**Problem details:**
Using the material below, print the line that contains "cross_slide();", the line that contains "bpy.data.objects.remove(obj)", and every line in between, exactly and nothing else.

**Records for the task:**
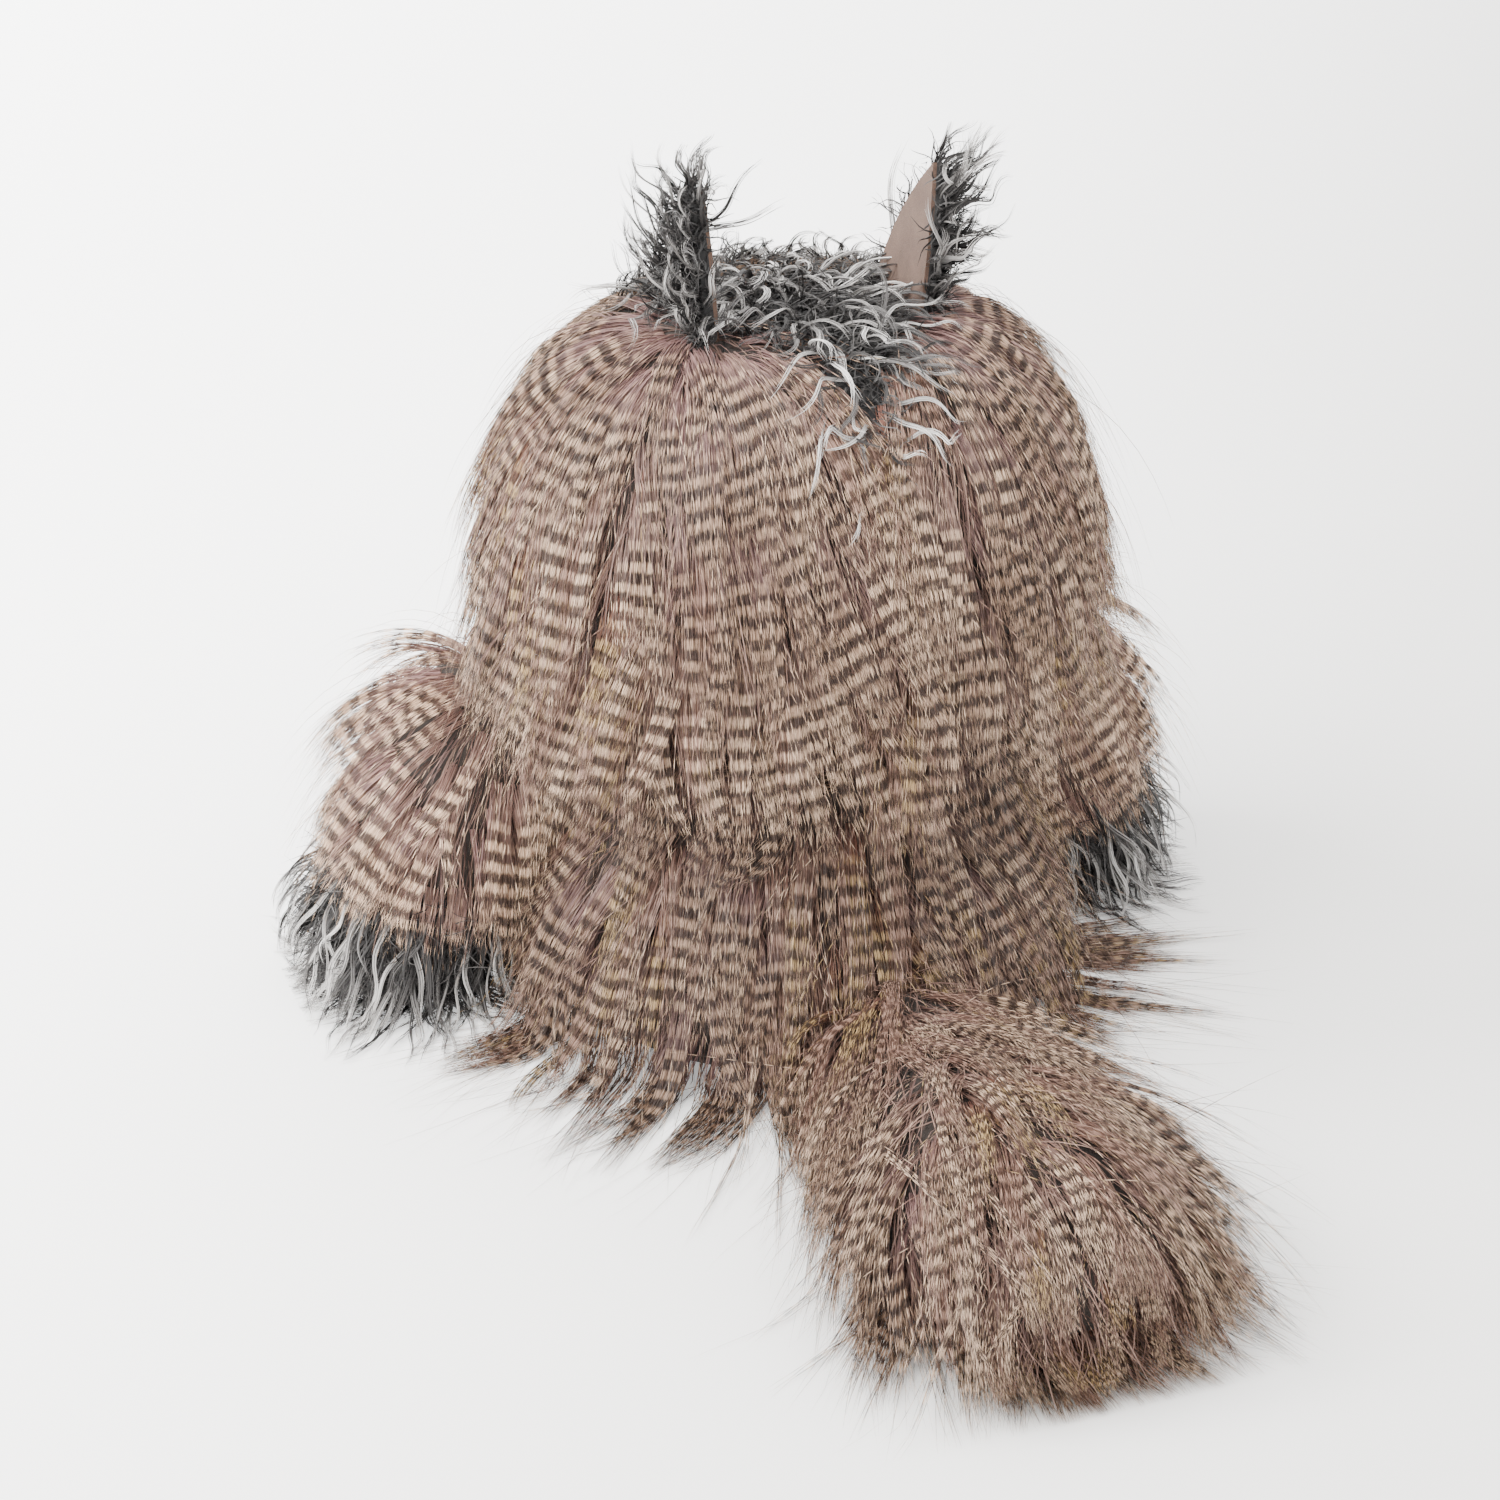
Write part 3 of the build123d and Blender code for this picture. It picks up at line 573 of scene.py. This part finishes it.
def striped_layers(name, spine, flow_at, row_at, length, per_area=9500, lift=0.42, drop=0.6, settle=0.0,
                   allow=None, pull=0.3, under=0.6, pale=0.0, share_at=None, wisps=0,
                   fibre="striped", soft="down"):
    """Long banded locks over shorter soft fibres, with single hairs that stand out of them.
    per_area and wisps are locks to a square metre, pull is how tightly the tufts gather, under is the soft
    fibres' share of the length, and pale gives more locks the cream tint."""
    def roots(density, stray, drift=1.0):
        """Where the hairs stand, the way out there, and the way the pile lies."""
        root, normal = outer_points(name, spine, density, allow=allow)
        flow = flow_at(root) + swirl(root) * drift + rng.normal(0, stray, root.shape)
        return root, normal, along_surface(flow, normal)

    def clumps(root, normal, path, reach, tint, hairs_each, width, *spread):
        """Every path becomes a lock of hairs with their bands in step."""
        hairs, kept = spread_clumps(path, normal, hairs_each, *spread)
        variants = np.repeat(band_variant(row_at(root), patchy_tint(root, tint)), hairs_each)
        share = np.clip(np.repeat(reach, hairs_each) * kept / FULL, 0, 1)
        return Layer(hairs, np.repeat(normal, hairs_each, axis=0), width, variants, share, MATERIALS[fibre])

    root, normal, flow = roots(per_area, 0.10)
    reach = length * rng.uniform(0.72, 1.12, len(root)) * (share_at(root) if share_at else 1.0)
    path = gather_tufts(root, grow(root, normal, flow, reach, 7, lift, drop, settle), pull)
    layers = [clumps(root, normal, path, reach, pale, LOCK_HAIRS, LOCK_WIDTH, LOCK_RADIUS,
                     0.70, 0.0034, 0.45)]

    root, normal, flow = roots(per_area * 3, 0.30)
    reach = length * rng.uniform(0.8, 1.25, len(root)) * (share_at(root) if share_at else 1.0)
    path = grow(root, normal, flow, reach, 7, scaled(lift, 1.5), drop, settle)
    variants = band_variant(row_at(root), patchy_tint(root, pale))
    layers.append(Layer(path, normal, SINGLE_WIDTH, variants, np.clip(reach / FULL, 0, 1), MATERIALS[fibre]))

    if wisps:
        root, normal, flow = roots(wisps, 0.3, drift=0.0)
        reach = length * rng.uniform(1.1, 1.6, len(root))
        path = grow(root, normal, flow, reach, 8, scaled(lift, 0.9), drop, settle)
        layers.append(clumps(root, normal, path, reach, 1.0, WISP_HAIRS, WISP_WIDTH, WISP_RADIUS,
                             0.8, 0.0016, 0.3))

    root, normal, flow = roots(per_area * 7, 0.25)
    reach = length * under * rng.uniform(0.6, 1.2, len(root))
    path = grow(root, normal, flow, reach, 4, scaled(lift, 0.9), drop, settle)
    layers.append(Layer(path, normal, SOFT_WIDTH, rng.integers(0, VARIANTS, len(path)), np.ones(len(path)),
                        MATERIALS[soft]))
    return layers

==

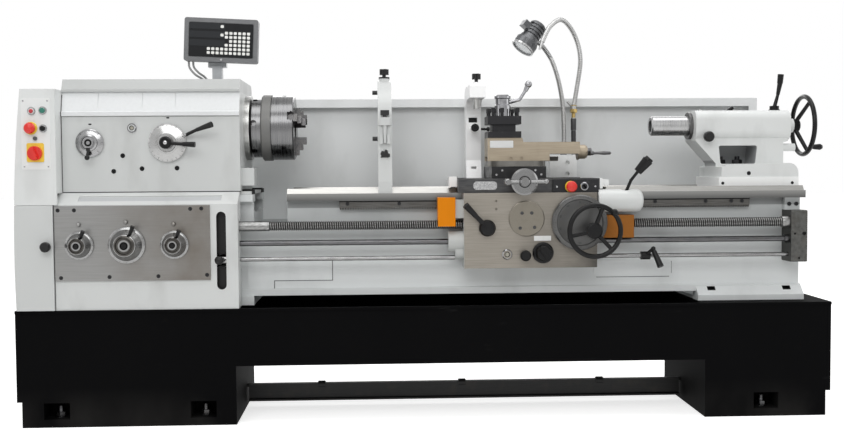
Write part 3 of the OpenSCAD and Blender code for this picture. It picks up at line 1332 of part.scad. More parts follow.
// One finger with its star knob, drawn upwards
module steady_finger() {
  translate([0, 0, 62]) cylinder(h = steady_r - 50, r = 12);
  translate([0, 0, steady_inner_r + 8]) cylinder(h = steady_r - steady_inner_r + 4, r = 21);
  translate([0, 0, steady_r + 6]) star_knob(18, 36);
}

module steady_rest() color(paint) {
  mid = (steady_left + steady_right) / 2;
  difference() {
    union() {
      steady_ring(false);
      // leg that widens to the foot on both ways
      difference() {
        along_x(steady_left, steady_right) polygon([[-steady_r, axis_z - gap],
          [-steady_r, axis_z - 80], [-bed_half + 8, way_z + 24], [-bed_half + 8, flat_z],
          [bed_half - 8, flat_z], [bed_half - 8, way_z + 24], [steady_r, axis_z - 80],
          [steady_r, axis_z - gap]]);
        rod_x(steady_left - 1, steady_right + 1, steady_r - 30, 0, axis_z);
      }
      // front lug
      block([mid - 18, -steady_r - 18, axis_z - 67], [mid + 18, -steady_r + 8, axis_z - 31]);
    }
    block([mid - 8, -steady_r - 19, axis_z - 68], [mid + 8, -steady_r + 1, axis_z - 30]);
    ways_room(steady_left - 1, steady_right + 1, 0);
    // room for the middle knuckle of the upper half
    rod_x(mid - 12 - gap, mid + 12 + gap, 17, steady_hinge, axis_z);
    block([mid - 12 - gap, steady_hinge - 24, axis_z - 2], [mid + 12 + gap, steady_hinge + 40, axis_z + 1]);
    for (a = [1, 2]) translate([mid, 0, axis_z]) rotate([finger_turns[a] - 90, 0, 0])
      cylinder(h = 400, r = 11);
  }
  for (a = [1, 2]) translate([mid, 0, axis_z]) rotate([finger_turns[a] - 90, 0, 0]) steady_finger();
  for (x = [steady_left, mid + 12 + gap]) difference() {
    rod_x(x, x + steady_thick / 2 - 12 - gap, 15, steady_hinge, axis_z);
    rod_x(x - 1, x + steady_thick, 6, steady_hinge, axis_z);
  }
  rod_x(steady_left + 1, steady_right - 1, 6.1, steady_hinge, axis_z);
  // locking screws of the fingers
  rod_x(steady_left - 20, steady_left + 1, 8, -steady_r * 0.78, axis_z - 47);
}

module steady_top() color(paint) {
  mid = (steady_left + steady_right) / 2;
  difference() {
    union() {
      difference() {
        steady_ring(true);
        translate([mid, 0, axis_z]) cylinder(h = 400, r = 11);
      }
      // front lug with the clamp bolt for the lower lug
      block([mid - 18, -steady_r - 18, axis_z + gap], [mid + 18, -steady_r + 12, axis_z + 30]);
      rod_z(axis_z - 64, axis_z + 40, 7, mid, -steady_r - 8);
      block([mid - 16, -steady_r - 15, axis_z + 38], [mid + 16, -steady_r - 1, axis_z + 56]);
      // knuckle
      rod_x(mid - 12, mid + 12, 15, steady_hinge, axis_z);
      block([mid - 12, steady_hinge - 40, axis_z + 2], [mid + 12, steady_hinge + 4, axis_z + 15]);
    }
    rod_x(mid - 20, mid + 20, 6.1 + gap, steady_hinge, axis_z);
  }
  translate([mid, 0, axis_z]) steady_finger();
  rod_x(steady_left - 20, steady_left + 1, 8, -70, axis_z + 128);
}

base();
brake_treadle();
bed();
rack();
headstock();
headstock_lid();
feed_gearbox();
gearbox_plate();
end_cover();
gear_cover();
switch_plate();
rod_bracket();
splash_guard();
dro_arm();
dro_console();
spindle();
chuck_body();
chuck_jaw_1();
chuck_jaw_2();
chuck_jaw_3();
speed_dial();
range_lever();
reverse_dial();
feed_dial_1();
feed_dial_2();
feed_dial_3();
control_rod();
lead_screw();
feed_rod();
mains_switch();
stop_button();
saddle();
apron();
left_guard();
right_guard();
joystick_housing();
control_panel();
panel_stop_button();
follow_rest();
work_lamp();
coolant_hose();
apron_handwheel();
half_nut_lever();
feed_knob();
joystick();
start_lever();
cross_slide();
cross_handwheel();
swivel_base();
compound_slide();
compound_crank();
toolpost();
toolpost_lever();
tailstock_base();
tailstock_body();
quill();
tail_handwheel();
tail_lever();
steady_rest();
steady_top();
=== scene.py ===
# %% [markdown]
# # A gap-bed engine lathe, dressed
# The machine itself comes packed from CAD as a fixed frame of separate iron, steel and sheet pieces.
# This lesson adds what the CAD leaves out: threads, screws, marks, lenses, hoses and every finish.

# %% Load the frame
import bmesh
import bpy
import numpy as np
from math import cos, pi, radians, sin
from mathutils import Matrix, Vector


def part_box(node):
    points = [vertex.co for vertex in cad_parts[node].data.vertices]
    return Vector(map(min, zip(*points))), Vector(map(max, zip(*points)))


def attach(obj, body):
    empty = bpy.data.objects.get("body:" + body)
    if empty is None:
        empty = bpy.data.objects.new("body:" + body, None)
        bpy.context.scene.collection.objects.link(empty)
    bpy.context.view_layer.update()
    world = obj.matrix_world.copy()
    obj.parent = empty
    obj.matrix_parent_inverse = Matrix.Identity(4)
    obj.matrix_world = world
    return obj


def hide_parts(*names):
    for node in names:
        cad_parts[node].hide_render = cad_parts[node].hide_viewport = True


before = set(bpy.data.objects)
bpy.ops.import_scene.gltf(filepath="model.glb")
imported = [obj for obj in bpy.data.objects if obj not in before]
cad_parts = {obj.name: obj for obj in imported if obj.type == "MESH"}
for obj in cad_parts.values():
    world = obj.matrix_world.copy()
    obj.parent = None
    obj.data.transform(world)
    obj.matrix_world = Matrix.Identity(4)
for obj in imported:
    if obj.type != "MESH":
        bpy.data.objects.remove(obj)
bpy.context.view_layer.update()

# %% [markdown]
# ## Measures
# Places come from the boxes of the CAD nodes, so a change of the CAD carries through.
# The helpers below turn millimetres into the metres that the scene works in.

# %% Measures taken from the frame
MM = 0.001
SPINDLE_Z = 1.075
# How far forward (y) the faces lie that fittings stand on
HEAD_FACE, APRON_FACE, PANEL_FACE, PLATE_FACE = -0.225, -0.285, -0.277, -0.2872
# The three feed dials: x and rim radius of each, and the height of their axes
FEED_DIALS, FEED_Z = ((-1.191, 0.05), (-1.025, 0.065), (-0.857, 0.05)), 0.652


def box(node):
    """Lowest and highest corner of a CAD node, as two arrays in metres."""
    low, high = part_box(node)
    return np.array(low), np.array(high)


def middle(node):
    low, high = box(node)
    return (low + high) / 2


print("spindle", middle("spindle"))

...

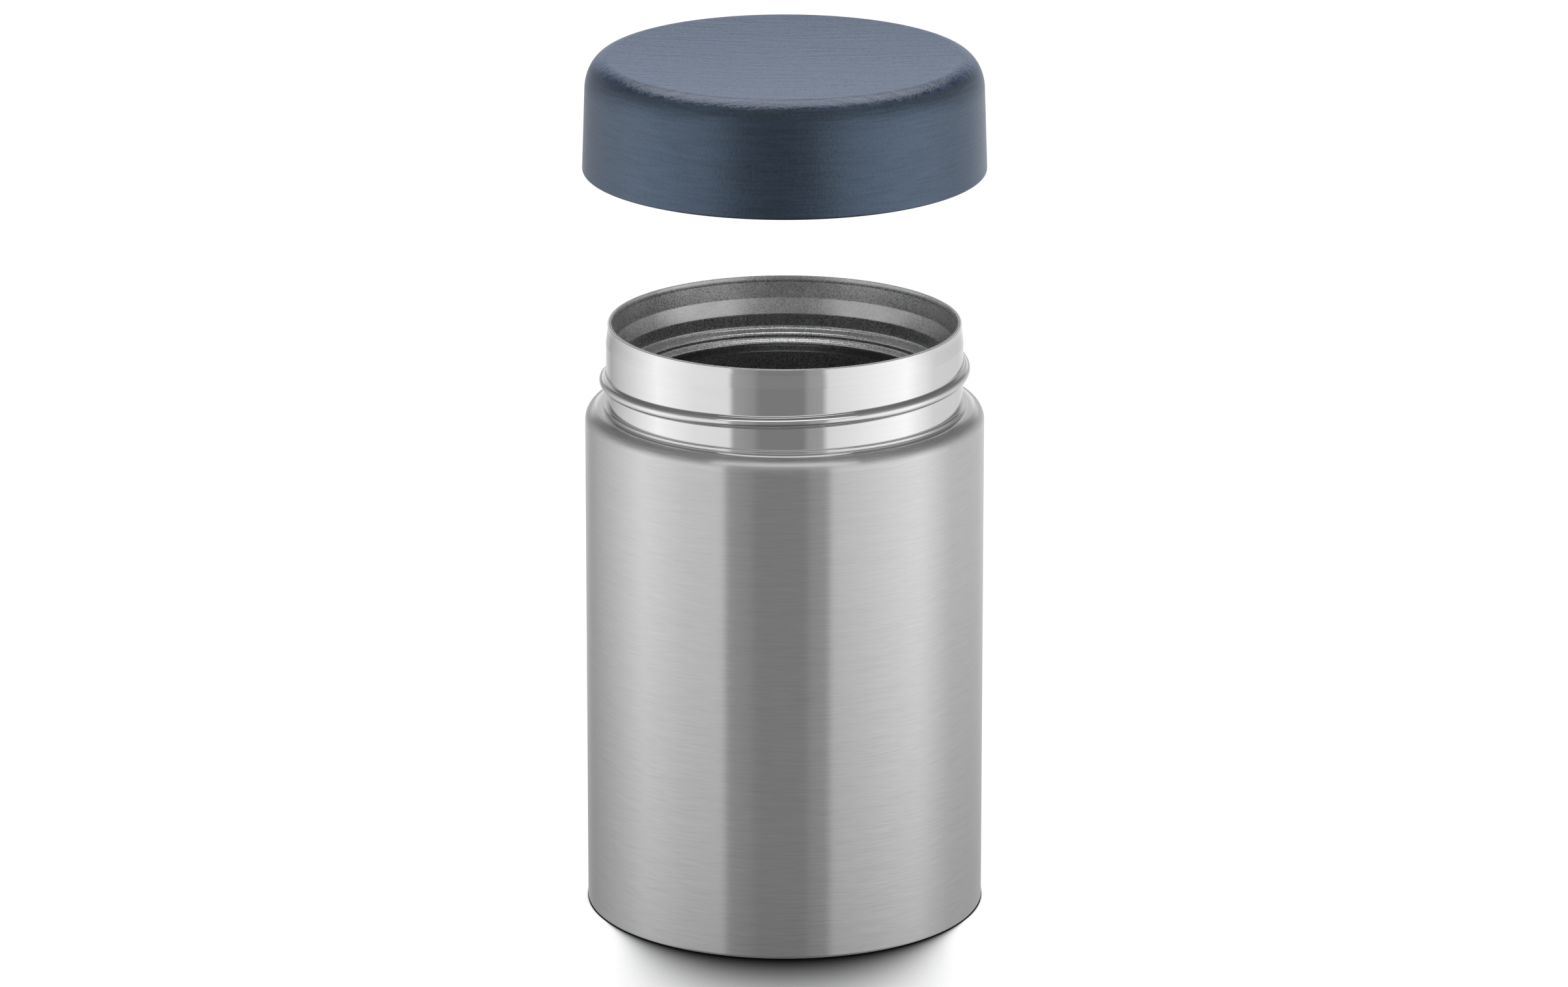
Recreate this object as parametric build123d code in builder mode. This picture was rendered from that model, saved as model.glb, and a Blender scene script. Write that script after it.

**Written solution:**
cross_slide();
cross_handwheel();
swivel_base();
compound_slide();
compound_crank();
toolpost();
toolpost_lever();
tailstock_base();
tailstock_body();
quill();
tail_handwheel();
tail_lever();
steady_rest();
steady_top();
=== scene.py ===
# %% [markdown]
# # A gap-bed engine lathe, dressed
# The machine itself comes packed from CAD as a fixed frame of separate iron, steel and sheet pieces.
# This lesson adds what the CAD leaves out: threads, screws, marks, lenses, hoses and every finish.

# %% Load the frame
import bmesh
import bpy
import numpy as np
from math import cos, pi, radians, sin
from mathutils import Matrix, Vector


def part_box(node):
    points = [vertex.co for vertex in cad_parts[node].data.vertices]
    return Vector(map(min, zip(*points))), Vector(map(max, zip(*points)))


def attach(obj, body):
    empty = bpy.data.objects.get("body:" + body)
    if empty is None:
        empty = bpy.data.objects.new("body:" + body, None)
        bpy.context.scene.collection.objects.link(empty)
    bpy.context.view_layer.update()
    world = obj.matrix_world.copy()
    obj.parent = empty
    obj.matrix_parent_inverse = Matrix.Identity(4)
    obj.matrix_world = world
    return obj


def hide_parts(*names):
    for node in names:
        cad_parts[node].hide_render = cad_parts[node].hide_viewport = True


before = set(bpy.data.objects)
bpy.ops.import_scene.gltf(filepath="model.glb")
imported = [obj for obj in bpy.data.objects if obj not in before]
cad_parts = {obj.name: obj for obj in imported if obj.type == "MESH"}
for obj in cad_parts.values():
    world = obj.matrix_world.copy()
    obj.parent = None
    obj.data.transform(world)
    obj.matrix_world = Matrix.Identity(4)
for obj in imported:
    if obj.type != "MESH":
        bpy.data.objects.remove(obj)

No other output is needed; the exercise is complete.